In 1895, the U.S. Supreme Court ruled this income tax unconstitutional, setting the stage for the effort to pass a Constitutional Amendment legalizing the income tax. That effort was led by Teddy Roosevelt and later Woodrow Wilson, both pro-income tax and anti-tariff. Tariff rates were reduced dramatically (by more than 50 percent) under Woodrow Wilson, and it is also useful to note that with the enactment of Prohibition in 1920, the government also lost all the revenue from the alcohol excise taxes, thus increasing the pressure to generate larger tax revenue on individual incomes.

The Takeaway

This short piece is neither an argument for nor against the Massie proposal. Rather, the purpose is to propose that a radical re-thinking of tax, tariff and trade policy is now required.
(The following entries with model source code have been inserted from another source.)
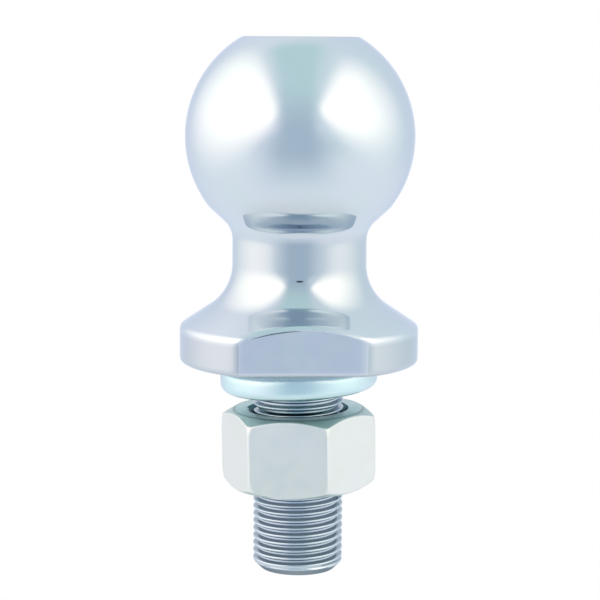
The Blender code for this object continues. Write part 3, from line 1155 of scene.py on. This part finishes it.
def soft(tree, value, low, high):
    """0 at low, 1 at high and a soft edge between; low may be the larger."""
    made = node(tree, "ShaderNodeMapRange", interpolation_type="SMOOTHSTEP")
    tree.links.new(value, made.inputs["Value"])
    made.inputs["From Min"].default_value = min(low, high)
    made.inputs["From Max"].default_value = max(low, high)
    made.inputs["To Min"].default_value = 0.0 if low < high else 1.0
    made.inputs["To Max"].default_value = 1.0 if low < high else 0.0
    return made.outputs["Result"]


def blend(tree, share, first, second):
    """A colour between first and second: each is a colour or a socket."""
    made = node(tree, "ShaderNodeMix", data_type="RGBA")
    tree.links.new(share, made.inputs[0])
    for socket, value in ((made.inputs[MIX_FIRST], first), (made.inputs[MIX_SECOND], second)):
        if isinstance(value, tuple):
            socket.default_value = (*value, 1.0)
        else:
            tree.links.new(value, socket)
    return made.outputs[MIX_RESULT]


print("Finishes on the tow ball:", [finish.name for finish in tow_ball.data.materials])

# %% [markdown]
# The photograph is cut out on white, with no table in it, but the underside of the ball mirrors white
# paper. The table is that paper. It lies below the shank's end, because the nut comes down past the end
# when it is screwed off. It fades out softly, so that no edge of it shows in the plating, and most of
# its white is its own glow, so that it stays white under any light.

# %% Table
TABLE_HEIGHT = -18.5 * MM
TABLE_HALF_WIDTH = 0.2
TABLE_FADE = (0.10, 0.04)
TABLE_GLOW = 0.93
TABLE_GREY = (0.9, 0.9, 0.9, 1.0)
WHITE = (1.0, 1.0, 1.0, 1.0)


def table_paper():
    material, tree = new_tree("white_table")
    tree.nodes.clear()
    diffuse = node(tree, "ShaderNodeBsdfDiffuse")
    diffuse.inputs["Color"].default_value = TABLE_GREY
    glow = node(tree, "ShaderNodeEmission")
    glow.inputs["Color"].default_value = WHITE
    paper = node(tree, "ShaderNodeMixShader")
    paper.inputs["Fac"].default_value = TABLE_GLOW
    tree.links.new(diffuse.outputs["BSDF"], paper.inputs[1])
    tree.links.new(glow.outputs["Emission"], paper.inputs[2])
    clear = node(tree, "ShaderNodeBsdfTransparent")
    faded = node(tree, "ShaderNodeMixShader")
    reach = vector_math(tree, "LENGTH", piece_place(tree))
    tree.links.new(soft(tree, reach, *TABLE_FADE), faded.inputs["Fac"])
    tree.links.new(clear.outputs["BSDF"], faded.inputs[1])
    tree.links.new(paper.outputs["Shader"], faded.inputs[2])
    output = node(tree, "ShaderNodeOutputMaterial")
    tree.links.new(faded.outputs["Shader"], output.inputs["Surface"])
    lay_out(tree)
    return material


def make_table():
    side = TABLE_HALF_WIDTH
    corners = [(-side, -side, 0.0), (side, -side, 0.0), (side, side, 0.0), (-side, side, 0.0)]
    mesh = bpy.data.meshes.new("table")
    mesh.from_pydata(corners, [], [(0, 1, 2, 3)])
    mesh.materials.append(table_paper())
    table = bpy.data.objects.new("table", mesh)
    table.location.z = TABLE_HEIGHT
    scene.collection.objects.link(table)
    print("Table below the shank's end, mm:", in_mm([-TABLE_HEIGHT]))


make_table()

# %% [markdown]
# The tent has a large soft window on each side, which gives the two bright patches on the ball. Real
# windows would be two area lamps, but their edges would be straight and hard. Here a direction is
# followed to a flat wall at the side, and soft limits on its place there make a window of any outline.
# The foot is bowed, so that it follows the round of the ball in the reflection.

# %% Windows of the tent
# Each limit is a soft edge from nothing to full light
LEFT_WINDOW = {"inner": (0.25, 0.50), "back": (1.79, -0.41), "top": (2.5, 0.9), "foot": (-0.55, 0.32)}
RIGHT_WINDOW = {"inner": (0.13, 0.40), "back": (0.95, -0.65), "top": (2.5, 1.0), "foot": (-0.48, 0.34)}
WINDOW_BOW = 0.22
# Keeps places on the wall finite for directions that run along it
LEAST_ACROSS = 0.05


def window(tree, side, direction, inner, back, top, foot):
    """Share of the window on one side, from places across a wall that the direction meets."""
    x, y, z = direction
    across = maths(tree, "MULTIPLY", x, side)
    along = maths(tree, "DIVIDE", y, maths(tree, "MAXIMUM", across, LEAST_ACROSS))
    up = maths(tree, "DIVIDE", z, maths(tree, "MAXIMUM", across, LEAST_ACROSS))
    bow = maths(tree, "MULTIPLY", maths(tree, "MULTIPLY", along, along), WINDOW_BOW)
    bowed = maths(tree, "SUBTRACT", up, bow)
    sides = maths(tree, "MULTIPLY", soft(tree, across, *inner), soft(tree, along, *back))
    ends = maths(tree, "MULTIPLY", soft(tree, up, *top), soft(tree, bowed, *foot))
    return maths(tree, "MULTIPLY", sides, ends)


print("Inner edges of the windows:", LEFT_WINDOW["inner"], RIGHT_WINDOW["inner"])

# %% [markdown]
# Between the windows a darker strip of the room runs overhead and widens below the camera. It draws the
# dark band down the middle of the ball, and without it the metal would look like white plastic. The
# rest is pale paper that shifts a little, from lavender on the left to a cool grey on the right.

# %% Paper and gap of the tent
WINDOW_LIGHT = (1.78, 1.60, 1.42)
PAPER_LEFT = (0.98, 0.97, 1.0)
PAPER_RIGHT = (0.87, 0.92, 0.94)
PAPER_BELOW = (1.0, 1.0, 1.02)
PAPER_BEHIND = (0.86, 0.89, 0.95)
GAP_HIGH = (0.67, 0.83, 0.82)
GAP_FRONT = (0.54, 0.63, 0.72)
# Soft edges along x, y or z of the direction, each from nothing to full
RIGHT_FROM = (-0.4, 0.4)
BELOW_FROM = (-0.05, -0.4)
BEHIND_FROM = (0.75, 0.98)
HIGH_FROM = (0.2, 0.9)
GAP_FRONT_FROM = (0.42, 0.14)
GAP_FOOT_FROM = (-0.98, -0.12)
GAP_WIDENS_FROM = (0.25, -0.1)
# Half widths of the gap along x: overhead, what it gains in front, and where it is fully dark
GAP_CENTRE = -0.045
GAP_HALF_WIDTH = 0.42
GAP_WIDENING = 0.40
GAP_CORE = 0.17


def gap_share(tree, direction):
    """Share of the dark strip between the windows."""
    x, y, z = direction
    off_centre = maths(tree, "ABSOLUTE", maths(tree, "SUBTRACT", x, GAP_CENTRE))
    widening = maths(tree, "MULTIPLY", soft(tree, z, *GAP_WIDENS_FROM), GAP_WIDENING)
    reach = maths(tree, "ADD", widening, GAP_HALF_WIDTH)
    inside = maths(tree, "SUBTRACT", reach, off_centre)
    share = maths(tree, "DIVIDE", inside, maths(tree, "SUBTRACT", reach, GAP_CORE))
    share = maths(tree, "MULTIPLY", soft(tree, share, 0.0, 1.0), soft(tree, y, *GAP_FRONT_FROM))
    return maths(tree, "MULTIPLY", share, soft(tree, z, *GAP_FOOT_FROM))


def tent_colour(tree, direction):
    x, y, z = direction
    paper = blend(tree, soft(tree, x, *RIGHT_FROM), PAPER_LEFT, PAPER_RIGHT)
    paper = blend(tree, soft(tree, z, *BELOW_FROM), paper, PAPER_BELOW)
    paper = blend(tree, soft(tree, y, *BEHIND_FROM), paper, PAPER_BEHIND)
    gap_colour = blend(tree, soft(tree, z, *HIGH_FROM), GAP_FRONT, GAP_HIGH)
    colour = blend(tree, gap_share(tree, direction), paper, gap_colour)
    left = window(tree, -1.0, direction, **LEFT_WINDOW)
    right = window(tree, 1.0, direction, **RIGHT_WINDOW)
    return blend(tree, maths(tree, "MAXIMUM", left, right), colour, WINDOW_LIGHT)


print("Colours of the gap, overhead and in front:", GAP_HIGH, GAP_FRONT)

# %% [markdown]
# The tent itself is a dome that only reflections see: the camera looks through it and it throws no
# shadow. The world's background could hold the same painting, but a dome has a middle, level with the
# ball, and moves no light onto the background that the camera sees.

# %% Light tent
TENT_RADIUS = 1.4
TENT_CENTRE = (0.0, 0.0, 60 * MM)
TENT_SEGMENTS = 96
TENT_RINGS = 48
TENT_LIGHT = 1.18


def make_tent():
    bpy.ops.mesh.primitive_uv_sphere_add(
        segments=TENT_SEGMENTS, ring_count=TENT_RINGS, radius=TENT_RADIUS, location=TENT_CENTRE
    )
    tent = bpy.context.object
    tent.name = "light_tent"
    material, tree = new_tree("light_tent")
    tree.nodes.clear()
    parts = node(tree, "ShaderNodeSeparateXYZ")
    tree.links.new(vector_math(tree, "NORMALIZE", piece_place(tree)), parts.inputs["Vector"])
    glow = node(tree, "ShaderNodeEmission")
    glow.inputs["Strength"].default_value = TENT_LIGHT
    tree.links.new(tent_colour(tree, tuple(parts.outputs)), glow.inputs["Color"])
    output = node(tree, "ShaderNodeOutputMaterial")
    tree.links.new(glow.outputs["Emission"], output.inputs["Surface"])
    lay_out(tree)
    tent.data.materials.append(material)
    material.cycles.emission_sampling = "NONE"
    tent.visible_camera = False
    tent.visible_shadow = False
    print("Tent nodes:", len(tree.nodes))


make_tent()

# %% [markdown]
# The world behind everything is pure white where the camera, or a ray that mirrors or passes through a
# piece, looks at it. For all other rays it is a plain pale blue. Raising the light until the background
# turned white would bleach the part, and the Light Path node keeps the two apart.

# %% World
WORLD_TINT = (0.9, 0.93, 1.0, 1.0)
WORLD_LIGHT = 0.9


def make_world():
    world = bpy.data.worlds.new("white_studio")
    world.use_nodes = True
    scene.world = world
    tree = world.node_tree
    tree.nodes.clear()
    seen = node(tree, "ShaderNodeBackground")
    seen.inputs["Color"].default_value = WHITE
    seen.inputs["Strength"].default_value = 1.0
    plain = node(tree, "ShaderNodeBackground")
    plain.inputs["Color"].default_value = WORLD_TINT
    plain.inputs["Strength"].default_value = WORLD_LIGHT
    path = node(tree, "ShaderNodeLightPath")
    seen_rays = maths(tree, "ADD", path.outputs["Is Camera Ray"], path.outputs["Is Glossy Ray"])
    seen_rays = maths(tree, "ADD", seen_rays, path.outputs["Is Transmission Ray"], clamp=True)
    mixed = node(tree, "ShaderNodeMixShader")
    tree.links.new(seen_rays, mixed.inputs["Fac"])
    tree.links.new(plain.outputs["Background"], mixed.inputs[1])
    tree.links.new(seen.outputs["Background"], mixed.inputs[2])
    output = node(tree, "ShaderNodeOutputWorld")
    tree.links.new(mixed.outputs["Shader"], output.inputs["Surface"])
    lay_out(tree)
    print("World light off camera:", WORLD_LIGHT)


make_world()
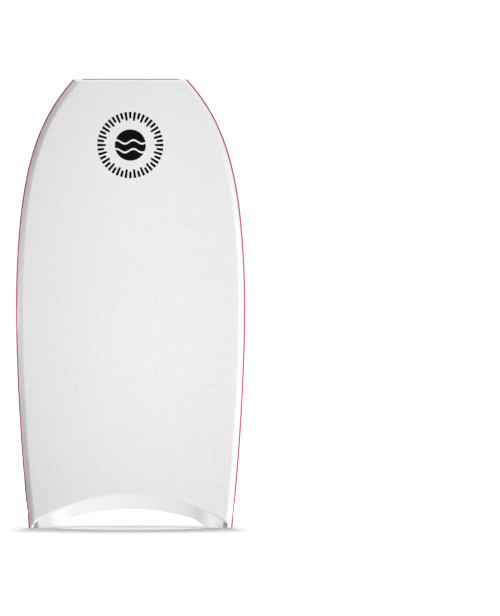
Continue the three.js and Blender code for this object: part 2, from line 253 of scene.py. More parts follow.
def stations(start, end, step, low_radius, high_radius):
    """Places along an edge-to-edge run as (place, drop), with a rounded rim at both ends."""
    count = max(2, round((end - start) / step))
    inner = np.linspace(start + low_radius, end - high_radius, count)
    low = [(start + offset, drop) for offset, drop in rim(low_radius)]
    high = [(end - offset, drop) for offset, drop in reversed(rim(high_radius))]
    return low + [(place, 0.0) for place in inner[1:-1]] + high


def columns_across(step, radius, margin=0.0):
    """Columns from rail to rail as (share, distance in, drop), closer near both rails."""
    reach = radius + margin
    near = [(radius + margin * k / MARGIN_STEPS, 0.0) for k in range(1, MARGIN_STEPS)]
    edge = rim(radius) + (near if margin else [])
    shares = np.linspace(-1.0, 1.0, round(2 * HALF_WIDTH / step))
    if not margin:
        shares = shares[1:-1]
    left = [(-1.0, offset, drop) for offset, drop in edge]
    right = [(1.0, offset, drop) for offset, drop in reversed(edge)]
    return left + [(share, reach, 0.0) for share in shares] + right


def border(start, rows, columns):
    """The indices round the edge of a grid of vertices, in order."""
    loop = [start + j for j in range(columns)]
    loop += [start + i * columns + columns - 1 for i in range(1, rows)]
    loop += [start + (rows - 1) * columns + j for j in range(columns - 2, -1, -1)]
    loop += [start + i * columns for i in range(rows - 2, 0, -1)]
    return loop


def closed_grids(start, rows, columns):
    """Faces of two equal grids, one after the other, joined round their edges."""
    size = rows * columns
    faces = grid_faces(start, rows, columns) + grid_faces(start + size, rows, columns)
    loop = border(start, rows, columns)
    for a, b in zip(loop, loop[1:] + loop[:1]):
        faces.append((a, b, b + size, a + size))
    return faces


def sheet(name, layer, inset, run, radii, material, node, rolled=False, narrows=False):
    """A sheet over the board between two insets, with a rounded rim all round.

    layer is its (top, foot) depths, run its (start, end) along the board, and radii the
    rim's radius at the (rails, tail, nose). A sheet beside the slick's edge narrows with it.
    """
    margin = 2.0 * ROLL_REACH if rolled else 0.0
    columns = columns_across(SHEET_COLUMN, radii[0], margin)
    share, extra, drop_across = np.array(columns).T[:, None, :]
    rows = stations(*run, SHEET_ROW, *radii[1:])
    along, drop_along = np.array(rows).T[:, :, None]
    drop = np.maximum(drop_across, drop_along)
    roll = edge_roll(inset + extra) if rolled else 0.0
    top, foot = layer
    edge = inset * (slick_share(along) if narrows else 1.0) + extra
    grids = [bend(share, edge, depth, along) for depth in (top + roll + drop, foot - drop)]
    points = np.concatenate([grid.reshape(-1, 3) for grid in grids])
    faces = closed_grids(0, *drop.shape)
    return make_object(name, points, faces, material, [node])


def rounded(corners):
    """A closed outline from (x, y, radius) corners, each softened by its own curve."""
    outline = []
    count = len(corners)
    for index, (x, y, radius) in enumerate(corners):
        here = np.array([x, y])
        if radius == 0.0:
            outline.append(here)
            continue
        ends = []
        for other in (corners[index - 1], corners[(index + 1) % count]):
            line = np.array(other[:2]) - here
            length = np.linalg.norm(line)
            ends.append(here + line / length * min(radius, 0.45 * length))
        for t in np.linspace(0.0, 1.0, EDGE_STEPS + 1):
            outline.append((1 - t) ** 2 * ends[0] + 2 * t * (1 - t) * here + t**2 * ends[1])
    return np.array(outline)


def shrunk(section, drop):
    """The section drawn in by a distance on each side, for a rounded end."""
    middle = (section.max(axis=0) + section.min(axis=0)) / 2
    half = (section.max(axis=0) - section.min(axis=0)) / 2
    return middle + (section - middle) * (1.0 - drop / half)


def swept(name, rings, material, stands_for):
    """A closed solid through rings of points, its two ends closed by fans."""
    size = len(rings[0])
    faces = []
    for k in range(len(rings) - 1):
        for p in range(size):
            q = (p + 1) % size
            faces.append((k * size + p, k * size + q, (k + 1) * size + q, (k + 1) * size + p))
    centres = [rings[0].mean(axis=0), rings[-1].mean(axis=0)]
    points = np.concatenate([*rings, centres])
    for hub, first in ((len(points) - 2, 0), (len(points) - 1, (len(rings) - 1) * size)):
        for p in range(size):
            faces.append((hub, first + p, first + (p + 1) % size))
    return make_object(name, points, faces, material, stands_for)


def strip(name, side, corners_at, material, end=None, radius=0.25):
    """A rail strip: (inset, depth, radius) corners swept from the tail to the nose.

    corners_at gives the corners for the share of its width that the slick side keeps.
    """
    limit = LENGTH - NOSE_BUMPER_FACE
    rings = []
    for place, drop in stations(0.0, limit, FINE_ROW, radius, radius):
        section = rounded(corners_at(slick_share(place)))
        inset, depth = shrunk(section, drop).T
        stop = nose_end(depth) if end is None else np.full_like(depth, end)
        near_nose = max(0.0, (place - limit) / NOSE_BEVEL_LENGTH + 1.0)
        rings.append(bend(side, inset, depth, place - near_nose * (limit - stop)))
    return swept(name, rings, material, [name])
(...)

America is fast approaching the condition of a third world “developing nation.”  We have lost hundreds of thousands of factories. We produce almost nothing. Go into a Wal-Mart, a Home Depot, or shop on Amazon. Almost everything is imported, even in industries that still exist in reduced capacity, like Aerospace or the Auto industry. Look at the machines being employed; look at the individual parts used in the final product; look at the bolts, the machine tools, the electronic components. Almost all are made overseas.

It is certainly undeniable that the key to rebuilding our productive economic base is to implement a Hamiltonian Credit policy to provide a flow of investment into productive activity, while we shut down the financial speculative practices that have destroyed us. But at the same time, recognize the destruction that has been done. We don’t want to build up American infrastructure with machines and materials imported from overseas. We need to produce what we need.

It is the view of this author that Smoot-Hawley was not a failure, and that Trump’s proposed 10 percent tariff is, in fact, very modest. A McKinley Tariff and a Hamilton National Bank are complimentary and, together, will rescue our nation.